• [What is being asked]: Lines after the one containing "3.5, back: 9" are to be omitted; print exactly each line from the start of the records up to and including it.

• [Modeling code records]:
################

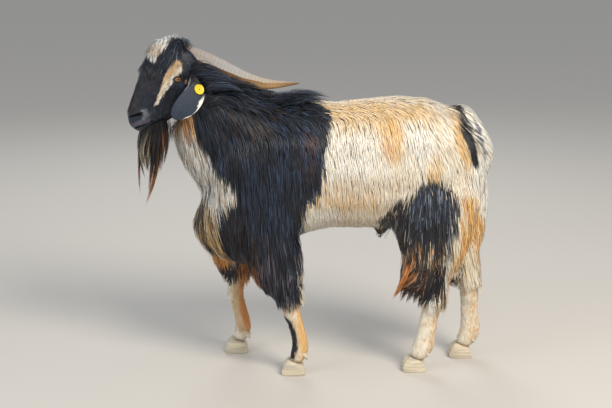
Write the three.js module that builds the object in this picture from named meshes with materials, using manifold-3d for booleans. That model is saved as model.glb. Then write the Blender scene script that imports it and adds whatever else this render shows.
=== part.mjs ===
// A long-haired billy goat, standing, as a still life-size model. Millimetres, +Z up.
// It faces -X, its left side is towards -Y, and its hooves stand on z = 0.
// The solids are the outer shape of the goat with its coat on. The flesh is lofted, joined into
// one body and parted again by thin cuts; horns, eyes, claws, ears, beard and tag are fitted in.
import * as THREE from 'three';
import { mergeVertices } from 'three/addons/utils/BufferGeometryUtils.js';
import Module from 'manifold-3d';

const wasm = await Module();
wasm.setup();

// ---- Driving dimensions ----

const gap = 0.3;                 // between any two pieces that meet
const sides = { left: -1, right: 1 };        // the sign of y on each side of the goat

const head = {
  poll: [-331, 0, 990],          // where the axis of the head starts, between the horns
  pitch: 47,                     // degrees that the axis points down
  yaw: 25,                       // degrees that the face turns to the goat's left
  roll: 6,                       // degrees that the left eye is carried higher
};
const eye = { along: 112, up: -8, out: 47, radius: 15 };
const earThickness = 8;
const tag = { along: 102, up: -70, out: 87, radius: 15, thickness: 3, stud: 3.5, back: 9 };

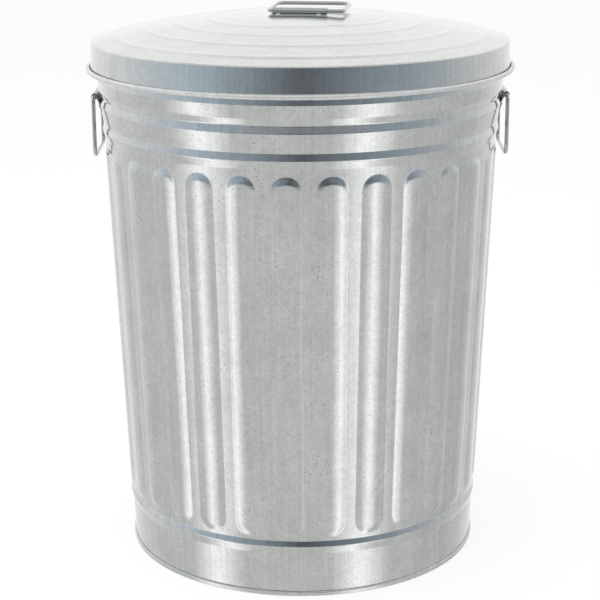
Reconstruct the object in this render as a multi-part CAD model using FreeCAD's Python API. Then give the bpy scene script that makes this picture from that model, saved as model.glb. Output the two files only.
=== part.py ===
import FreeCAD, Part
import math
import os
from FreeCAD import Placement, Rotation, Vector

# Round steel trash can with a lift-off lid. Millimetres, +Z up. The can stands on z = 0 with its
# axis on the Z axis, its front toward -Y and its two side handles at +X and -X.
# Outlines are drawn in the half plane (r, z): r is the distance from the can's axis.

# ---- sheet and fits ----
sheet = 0.5             # galvanised steel sheet of the can, bottom and lid
seam_gap = 0.1          # play between two sheets rolled into one another
seat_gap = 0.05         # play under a rivet head or a bracket flange
free_gap = 0.35         # space between pieces that move apart
weld = 0.001            # faces of one sheet closer than this are joined

# ---- wall of the can ----
rim_height = 661.0      # centre of the wire in the rim
collar_height = 58.0    # upright band, from its foot up to that wire
collar_radius = 256.0
collar_ring_crest = 15.6  # ring pressed in that band: heights above the band's foot
collar_ring_end = 23.0
collar_ring_height = 1.3
shoulder_height = 59.8  # from where the plain wall ends, past the rings, up to the collar's foot
wall_step = 7.1         # the plain wall's upper end stands this far inside the collar
wall_taper = 21.85      # and its foot, carried down to z = 0, this much further in
foot_rise = 9.0         # the wall stands upright this far, then leans outward
base_ring_start = 57.0  # pressed ring near the bottom: lower flank, crest, upper flank
base_ring_crest = 67.2
base_ring_end = 74.5
base_ring_height = 2.15
# rings in the shoulder: depth below the collar's foot, how far the sheet stands out, radius of the bend
shoulder_rings = [(49.8, 2.7, 5.0), (41.0, 0.75, 4.0), (17.7, 3.6, 5.0), (8.4, 1.25, 4.0)]
shoulder_bend = 4.0
rim_wire_radius = 2.0
rim_wire_play = 0.3     # all round the wire, inside the rolled rim
curl_sweep = 300.0      # how far round a rolled edge goes, in degrees

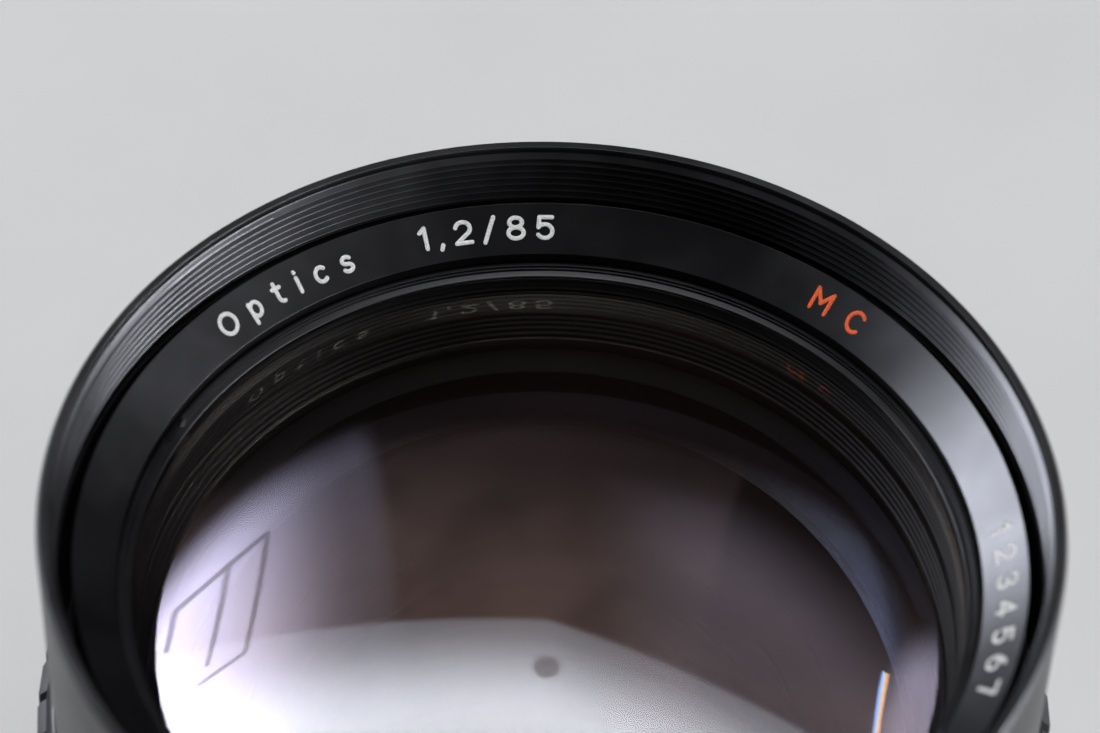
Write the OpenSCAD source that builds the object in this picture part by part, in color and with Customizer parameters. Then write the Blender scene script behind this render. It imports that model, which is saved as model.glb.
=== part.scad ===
// Fast 85 mm manual focus prime lens for a reflex camera, millimetres.
// The origin is the centre of the bayonet flange face; +Z runs along the optical axis to the front.
// The index marks are on the -Y side. Infinity focus and full aperture are the zero positions.

/* [Overall] */
// Flange face to front rim, infinity focus
rim_z = 73;         // [70:0.1:78]
// Outer radius of the front rim
rim_r = 39.5;       // [39:0.05:41]
// Radius of the front barrel where it meets the focus ring
barrel_r = 38.5;    // [38:0.05:39]
// Outer radius of the rubber grip
grip_r = 40;        // [39:0.1:41]
// Radius of the aperture ring
ap_ring_r = 33.6;   // [33:0.1:35]

/* [Filter thread] */
// Pitch of the filter thread
ft_pitch = 0.75;    // [0.75:0.25:1]
// Crest radius of the filter thread, M77
ft_crest_r = 38.09; // [38:0.01:38.2]
// Root radius of the filter thread
ft_root_r = 38.5;   // [38.4:0.01:38.55]
// Number of full crests
ft_turns = 6;       // [4:1:8]

/* [Name ring and front glass] */
// Outer edge radius of the sloping name ring
nr_out_r = 36.85;   // [36:0.05:37.5]
// Inner edge radius of the name ring
nr_in_r = 33.5;     // [33:0.05:34]
// Depth of the outer edge below the rim
nr_out_d = 4.55;    // [3:0.05:6]
// Depth of the inner edge below the rim
nr_in_d = 7.0;      // [6:0.05:8]
// Radius of curvature of the front surface
e1_front = 75;      // [60:1:100]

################

• [Task solution]:
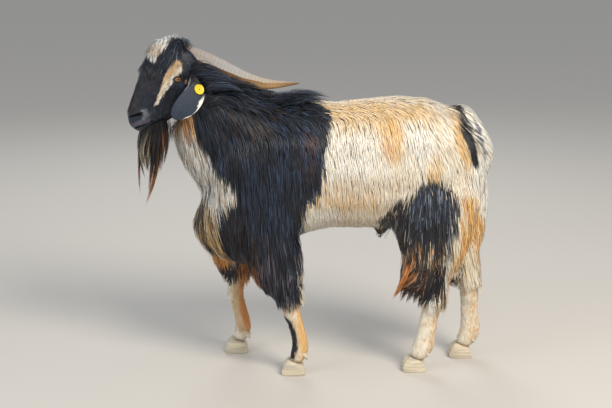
Write the three.js module that builds the object in this picture from named meshes with materials, using manifold-3d for booleans. That model is saved as model.glb. Then write the Blender scene script that imports it and adds whatever else this render shows.
=== part.mjs ===
// A long-haired billy goat, standing, as a still life-size model. Millimetres, +Z up.
// It faces -X, its left side is towards -Y, and its hooves stand on z = 0.
// The solids are the outer shape of the goat with its coat on. The flesh is lofted, joined into
// one body and parted again by thin cuts; horns, eyes, claws, ears, beard and tag are fitted in.
import * as THREE from 'three';
import { mergeVertices } from 'three/addons/utils/BufferGeometryUtils.js';
import Module from 'manifold-3d';

const wasm = await Module();
wasm.setup();

// ---- Driving dimensions ----

const gap = 0.3;                 // between any two pieces that meet
const sides = { left: -1, right: 1 };        // the sign of y on each side of the goat

const head = {
  poll: [-331, 0, 990],          // where the axis of the head starts, between the horns
  pitch: 47,                     // degrees that the axis points down
  yaw: 25,                       // degrees that the face turns to the goat's left
  roll: 6,                       // degrees that the left eye is carried higher
};
const eye = { along: 112, up: -8, out: 47, radius: 15 };
const earThickness = 8;
const tag = { along: 102, up: -70, out: 87, radius: 15, thickness: 3, stud: 3.5, back: 9 };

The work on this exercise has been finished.